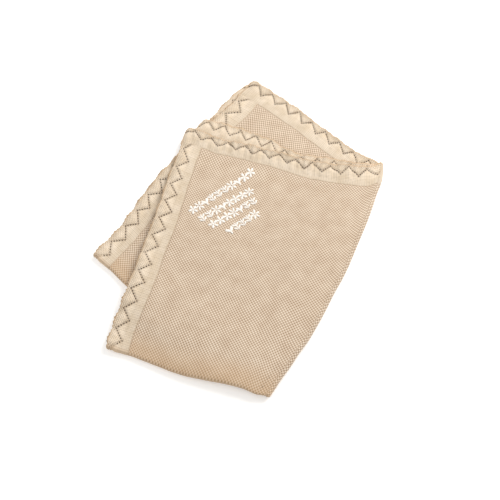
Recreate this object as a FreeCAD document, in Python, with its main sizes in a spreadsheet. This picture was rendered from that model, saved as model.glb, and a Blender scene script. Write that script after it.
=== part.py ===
import FreeCAD, Part
import os

# A knitted baby blanket, folded in half end over end and then side over side, lying flat.
# The side fold runs along +Y.  Both halves lie on its -X side: the lower half on the surface,
# the upper half on top of it, fanned round so that each half shows its own borders.
# The origin is the middle of the folded blanket's box, on the surface it lies on.
# Millimetres, +Z up.

doc = FreeCAD.newDocument("folded_blanket")


# ---------------------------------------------------------------- driving dimensions

def fill_sheet(name, rows):
    """A sheet with one named cell for each row of text."""
    sheet = doc.addObject("Spreadsheet::Sheet", name)
    for number, (alias, text) in enumerate(rows.items(), start=1):
        sheet.set(f"A{number}", alias)
        sheet.set(f"B{number}", text)
        sheet.setAlias(f"B{number}", alias)
    doc.recompute()
    return sheet


sizes = fill_sheet("sizes", {
    "blanket_width": "786",        # along the loose ends, as it lies: 30 inches, stretched a little
    "blanket_length": "1016",      # along the sides, 40 inches, halved by the end fold
    "cloth_thickness": "3",
    "layer_gap": "1.2",            # air between two layers that lie on each other
    "border_width": "45",
    "seam_width": "1.5",           # the linked seam between the border and the panel
    "fold_shift_low": "65",        # the side fold is off the middle by this at the end fold
    "fold_shift_high": "39.6",     # and by this, to the other side, at the loose ends
    "second_layer_skew": "3",      # degrees that this layer has slipped round under the top one
    "bottom_layer_skew": "1.2",    # degrees that this layer has slipped out under the third one
    "drape_clearance": "1.2",      # air between the lower half's end fold and the cloth over it
    "hinge_clearance": "0.3",      # air between the two halves of the side fold's bends
    "motif_radius": "7.5",
    "motif_height": "0.9",         # how far the thread stands up from the cloth
    "motif_pitch": "15.5",
    "motif_row_pitch": "24",
    "motif_row_angle": "48",       # degrees from the blanket's width
    "motif_start_across": "-256",  # the first motif's centre on the upper half
    "motif_start_along": "312",
})

# What follows from them.  A turn is a fold's bend, and a reach is how far a half goes from
# the side fold, measured along its end fold.
layout = fill_sheet("layout", {
    "half_length": "=sizes.blanket_length / 2",
    "storey": "=sizes.cloth_thickness + sizes.layer_gap",
    "middle_height": "=2 * sizes.cloth_thickness + 1.5 * sizes.layer_gap",
    "inner_turn_bore": "=sizes.layer_gap / 2",
    "inner_turn": "=inner_turn_bore + sizes.cloth_thickness",
    "outer_turn_bore": "=inner_turn + sizes.layer_gap",
    "outer_turn": "=outer_turn_bore + sizes.cloth_thickness",
    "fold_tilt": "=atan((sizes.fold_shift_low + sizes.fold_shift_high) / half_length) / 1 deg",
    "lower_reach": "=sizes.blanket_width / 2 + sizes.fold_shift_low",
    "upper_reach": "=sizes.blanket_width / 2 - sizes.fold_shift_low",
    "trim_width": "=sizes.border_width + sizes.seam_width",
    "second_riser": "=inner_turn + sizes.drape_clearance",
    "top_riser": "=second_riser + sizes.cloth_thickness + sizes.drape_clearance",
    "riser_end": "=top_riser + sizes.cloth_thickness",
    "centre_x": "=(outer_turn - lower_reach * cos(fold_tilt) - inner_turn * sin(fold_tilt)) / 2",
    "centre_y": "=((lower_reach - upper_reach) * sin(fold_tilt)"
                " + (half_length - inner_turn) * cos(fold_tilt)) / 2",
})

TILT = "layout.fold_tilt"
BEYOND = "sizes.blanket_length"    # past every edge of the folded blanket


# ---------------------------------------------------------------- building blocks

def bind(piece, **expressions):
    for name, text in expressions.items():
        piece.setExpression(name, text)


def place(piece, x, y, z, turn="0"):
    """Puts the piece at (x, y, z) of a frame that is turned about the side fold's lower end."""
    bind(piece, **{
        "Placement.Base.x": f"({x}) * cos({turn}) - ({y}) * sin({turn})",
        "Placement.Base.y": f"({x}) * sin({turn}) + ({y}) * cos({turn})",
        "Placement.Base.z": z,
    })


def block(name, x_span, y_span, z_span, turn="0"):
    """A box between two values on each axis of a turned frame."""
    box = doc.addObject("Part::Box", name)
    sides = [f"({high}) - ({low})" for low, high in (x_span, y_span, z_span)]
    bind(box, Length=sides[0], Width=sides[1], Height=sides[2])
    place(box, x_span[0], y_span[0], z_span[0], turn)
    bind(box, **{"Placement.Rotation.Angle": turn})
    return box


def combine(kind, name, shapes):
    whole = doc.addObject(kind, name)
    whole.Shapes = shapes
    return whole


def finish(piece):
    """Moves a finished piece from the side fold's frame to the blanket's own origin."""
    piece.Label = piece.Name
    bind(piece, **{
        "Placement.Base.x": "-layout.centre_x",
        "Placement.Base.y": "-layout.centre_y",
    })
    subparts.append(piece)


def half_pipe(name, bore, radius, length, facing):
    """Half a pipe from the frame's origin.  Facing turns its axis and its round side."""
    rods = []
    for suffix, size in (("outside", radius), ("bore", bore)):
        rod = doc.addObject("Part::Cylinder", f"{name}_{suffix}")
        rod.Angle = 180
        rod.Placement.Rotation = facing
        bind(rod, Radius=size, Height=length)
        rods.append(rod)
    pipe = doc.addObject("Part::Cut", f"{name}_pipe")
    pipe.Base, pipe.Tool = rods
    return pipe


subparts = []

# ---------------------------------------------------------------- the four layers
# Each layer is a slab cut to its panel, its side border, its end border and the seam
# between them.  All four parts of a layer meet face to face.

beside_fold = block("beside_fold", (f"-2 * {BEYOND}", "0"), (f"-{BEYOND}", f"2 * {BEYOND}"),
                    ("-1", "4 * layout.storey"))
TOTAL = ("-1", "4 * layout.storey")
above_end_fold = {
    half: block(f"{half}_above_end_fold", (f"-{BEYOND}", BEYOND), ("0", BEYOND), TOTAL, turn)
    for half, turn in (("lower", f"-{TILT}"), ("upper", TILT))
}


def flat_slab(name, storeys_up):
    """A layer of the lower half, flat all over."""
    low = f"{storeys_up} * layout.storey"
    return block(f"{name}_slab", (f"-{BEYOND}", BEYOND), (f"-{BEYOND}", BEYOND),
                 (low, f"{low} + sizes.cloth_thickness"), f"-{TILT}")


def stepped_slab(name, storeys_up, storeys_down, riser):
    """A layer of the upper half: flat on the lower half, down over its end fold, and flat
    again on the surface beyond it.  It steps along the lower half's end fold."""
    turn = f"-{TILT}"
    thick = "sizes.cloth_thickness"
    high, low = f"{storeys_up} * layout.storey", f"{storeys_down} * layout.storey"
    across = (f"-{BEYOND}", BEYOND)
    inner, outer = f"-{riser}", f"-({riser} + {thick})"
    return combine("Part::MultiFuse", f"{name}_slab", [
        block(f"{name}_high", across, (outer, BEYOND), (high, f"{high} + {thick}"), turn),
        block(f"{name}_riser", across, (outer, inner), (low, f"{high} + {thick}"), turn),
        block(f"{name}_low", across, (f"-{BEYOND}", inner), (low, f"{low} + {thick}"), turn),
    ])


def trim_regions(name, reach, turn):
    """The plan of a layer's panel, seam and two borders, as tall blocks."""
    side_edge, side_seam = f"-{reach}", f"-{reach} + sizes.border_width"
    side_inner = f"-{reach} + layout.trim_width"
    end_edge, end_seam = "layout.half_length", "layout.half_length - sizes.border_width"
    end_inner = "layout.half_length - layout.trim_width"
    start = f"-{BEYOND}"

    def region(part, x_span, y_span):
        return block(f"{name}_{part}_region", x_span, y_span, TOTAL, turn)

    seam = combine("Part::MultiFuse", f"{name}_seam_region", [
        region("side_seam", (side_seam, side_inner), (start, end_seam)),
        region("end_seam", (side_seam, BEYOND), (end_inner, end_seam)),
    ])
    return {
        "panel": region("panel", (side_inner, BEYOND), (start, end_inner)),
        "seam": seam,
        "side_border": region("side_border", (side_edge, side_seam), (start, end_seam)),
        "end_border": region("end_border", (side_edge, BEYOND), (end_seam, end_edge)),
    }


def cut_layer(name, slab, half, reach, turn):
    for part, region in trim_regions(name, reach, turn).items():
        finish(combine("Part::MultiCommon", f"{name}_{part}",
                       [slab, beside_fold, above_end_fold[half], region]))


cut_layer("bottom_layer", flat_slab("bottom_layer", 0), "lower", "layout.lower_reach",
          f"-{TILT} + sizes.bottom_layer_skew")
cut_layer("third_layer", flat_slab("third_layer", 1), "lower", "layout.lower_reach", f"-{TILT}")
cut_layer("second_layer", stepped_slab("second_layer", 2, 0, "layout.second_riser"), "upper",
          "layout.upper_reach", f"{TILT} - sizes.second_layer_skew")
cut_layer("top_layer", stepped_slab("top_layer", 3, 1, "layout.top_riser"), "upper",
          "layout.upper_reach", TILT)


# ---------------------------------------------------------------- the end fold
# The bend that joins the two layers of each half.  It bulges out below the panels, and the
# side border goes round it with the panel.  In the upper half it starts beyond the step.

ALONG_X_ROUND_TO_MINUS_Y = FreeCAD.Rotation(FreeCAD.Vector(1, 0, 1), 180)


def end_fold(half, reach, turn, inner_end):
    spans = {
        "border": (f"-{reach}", f"-{reach} + layout.trim_width"),
        "panel": (f"-{reach} + layout.trim_width", inner_end),
    }
    for part, (start, end) in spans.items():
        name = f"{half}_end_fold_{part}"
        pipe = half_pipe(name, "layout.inner_turn_bore", "layout.inner_turn",
                         f"({end}) - ({start})", ALONG_X_ROUND_TO_MINUS_Y)
        place(pipe, start, "0", "layout.inner_turn", turn)
        bind(pipe, **{"Placement.Rotation.Angle": turn})
        finish(combine("Part::MultiCommon", name, [pipe, beside_fold]))


end_fold("lower", "layout.lower_reach", f"-{TILT}", "0")
end_fold("upper", "layout.upper_reach", TILT, f"-layout.riser_end / sin(2 * {TILT})")


# ---------------------------------------------------------------- the side fold
# An inner bend joins the third and second layers, and an outer bend round it joins the
# bottom and top ones.  The halves open about the outer bend's outermost line, so each bend
# is parted at that height, and each part belongs to its own half.

ALONG_Y_ROUND_TO_PLUS_X = FreeCAD.Rotation(FreeCAD.Vector(1, 1, 1), 240)
ROUND_FOLD = (("0", "2 * layout.outer_turn"), (f"-{BEYOND}", f"2 * {BEYOND}"))
fold_halves = {
    "lower": block("lower_side_of_hinge", *ROUND_FOLD,
                   ("-1", "layout.middle_height - sizes.hinge_clearance / 2")),
    "upper": block("upper_side_of_hinge", *ROUND_FOLD,
                   ("layout.middle_height + sizes.hinge_clearance / 2", "4 * layout.storey")),
}


def side_fold(bend, bore, radius):
    trim_start = f"(layout.half_length - layout.trim_width) / cos({TILT})"
    spans = {
        "panel": ("0", trim_start),
        "border": (trim_start, f"layout.half_length / cos({TILT})"),
    }
    for part, (start, end) in spans.items():
        name = f"{bend}_side_fold_{part}"
        pipe = half_pipe(name, bore, radius, f"({end}) - ({start})", ALONG_Y_ROUND_TO_PLUS_X)
        place(pipe, "0", start, "layout.middle_height")
        for half, side in fold_halves.items():
            finish(combine("Part::MultiCommon", f"{half}_{name}", [pipe, side]))


side_fold("inner", "layout.inner_turn_bore", "layout.inner_turn")
side_fold("outer", "layout.outer_turn_bore", "layout.outer_turn")


# ---------------------------------------------------------------- the embroidery
# Four slanting rows of small motifs on the top layer, near its loose corner.  Each row is a
# group of separate raised motifs.  A row has so many motifs and starts so many pitches in.

MOTIF_ROWS = ((10, 0.0), (8, 0.5), (7, 1.1), (5, 2.4))


def motif_row(number, count, lead):
    along, across = "cos(sizes.motif_row_angle)", "sin(sizes.motif_row_angle)"
    drop = f"{number} * sizes.motif_row_pitch"
    motifs = []
    for index in range(count):
        step = f"{index + lead} * sizes.motif_pitch"
        motif = doc.addObject("Part::Prism", f"motif_{number + 1}_{index + 1}")
        motif.Polygon = 4
        bind(motif, Circumradius="sizes.motif_radius", Height="sizes.motif_height")
        place(motif, f"sizes.motif_start_across + {step} * {along} + {drop} * {across}",
              f"sizes.motif_start_along + {step} * {across} - {drop} * {along}",
              "3 * layout.storey + sizes.cloth_thickness", TILT)
        bind(motif, **{"Placement.Rotation.Angle": f"sizes.motif_row_angle + {TILT}"})
        motifs.append(motif)
    row = doc.addObject("Part::Compound", f"embroidery_row_{number + 1}")
    row.Links = motifs
    finish(row)


for row_number, (motif_count, row_lead) in enumerate(MOTIF_ROWS):
    motif_row(row_number, motif_count, row_lead)


# ---------------------------------------------------------------- checking and writing

doc.recompute()
for item in doc.Objects:
    if {"Invalid", "Error"} & set(item.State):
        raise RuntimeError(f"{item.Name} failed: {item.State}")
for piece in subparts:
    if piece.Shape.isNull() or not piece.Shape.isValid() or not piece.Shape.Solids:
        raise RuntimeError(f"{piece.Name} has no sound solid")

os.makedirs("parts", exist_ok=True)
for piece in subparts:
    piece.Shape.exportStep(f"parts/{piece.Label}.step")
    print(f"{piece.Label:32} {len(piece.Shape.Solids):2} solids {piece.Shape.Volume:12.1f} mm3")
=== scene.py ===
import math

import bmesh
import bpy
import numpy as np
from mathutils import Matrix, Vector


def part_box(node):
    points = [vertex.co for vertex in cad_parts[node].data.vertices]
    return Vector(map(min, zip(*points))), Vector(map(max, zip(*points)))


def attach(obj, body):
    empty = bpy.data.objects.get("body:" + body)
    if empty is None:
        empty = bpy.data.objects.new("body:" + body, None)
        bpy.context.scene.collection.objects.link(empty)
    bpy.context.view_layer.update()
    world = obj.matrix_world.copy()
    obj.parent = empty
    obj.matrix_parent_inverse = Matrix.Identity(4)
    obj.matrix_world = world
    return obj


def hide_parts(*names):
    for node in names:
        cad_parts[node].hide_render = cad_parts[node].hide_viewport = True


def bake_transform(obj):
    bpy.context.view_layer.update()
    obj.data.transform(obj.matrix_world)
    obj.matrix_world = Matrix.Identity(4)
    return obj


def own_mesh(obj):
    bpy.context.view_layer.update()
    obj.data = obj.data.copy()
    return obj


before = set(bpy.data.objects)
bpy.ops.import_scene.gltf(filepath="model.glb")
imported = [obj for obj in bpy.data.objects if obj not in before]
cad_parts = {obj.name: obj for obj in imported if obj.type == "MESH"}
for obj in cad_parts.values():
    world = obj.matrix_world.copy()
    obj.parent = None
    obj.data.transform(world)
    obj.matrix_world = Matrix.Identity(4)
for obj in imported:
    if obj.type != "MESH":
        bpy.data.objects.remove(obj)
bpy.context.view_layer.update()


# ---------------------------------------------------------------- the blanket as it lies
# A knitted cotton baby blanket, folded in half end over end and then side over side, so four
# layers lie on each other.  The side fold runs along +Y and both halves lie on its -X side,
# fanned round a little.  Lengths here are millimetres; the meshes are made in metres.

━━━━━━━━

What to work on:
With the first line being the one containing "row.Links = motifs" and the last line the one containing "before = set(bpy.data.objects)", transcribe exactly the lines above that fall in that range.

Exercise response:
    row.Links = motifs
    finish(row)


for row_number, (motif_count, row_lead) in enumerate(MOTIF_ROWS):
    motif_row(row_number, motif_count, row_lead)


# ---------------------------------------------------------------- checking and writing

doc.recompute()
for item in doc.Objects:
    if {"Invalid", "Error"} & set(item.State):
        raise RuntimeError(f"{item.Name} failed: {item.State}")
for piece in subparts:
    if piece.Shape.isNull() or not piece.Shape.isValid() or not piece.Shape.Solids:
        raise RuntimeError(f"{piece.Name} has no sound solid")

os.makedirs("parts", exist_ok=True)
for piece in subparts:
    piece.Shape.exportStep(f"parts/{piece.Label}.step")
    print(f"{piece.Label:32} {len(piece.Shape.Solids):2} solids {piece.Shape.Volume:12.1f} mm3")
=== scene.py ===
import math

import bmesh
import bpy
import numpy as np
from mathutils import Matrix, Vector


def part_box(node):
    points = [vertex.co for vertex in cad_parts[node].data.vertices]
    return Vector(map(min, zip(*points))), Vector(map(max, zip(*points)))


def attach(obj, body):
    empty = bpy.data.objects.get("body:" + body)
    if empty is None:
        empty = bpy.data.objects.new("body:" + body, None)
        bpy.context.scene.collection.objects.link(empty)
    bpy.context.view_layer.update()
    world = obj.matrix_world.copy()
    obj.parent = empty
    obj.matrix_parent_inverse = Matrix.Identity(4)
    obj.matrix_world = world
    return obj


def hide_parts(*names):
    for node in names:
        cad_parts[node].hide_render = cad_parts[node].hide_viewport = True


def bake_transform(obj):
    bpy.context.view_layer.update()
    obj.data.transform(obj.matrix_world)
    obj.matrix_world = Matrix.Identity(4)
    return obj


def own_mesh(obj):
    bpy.context.view_layer.update()
    obj.data = obj.data.copy()
    return obj


before = set(bpy.data.objects)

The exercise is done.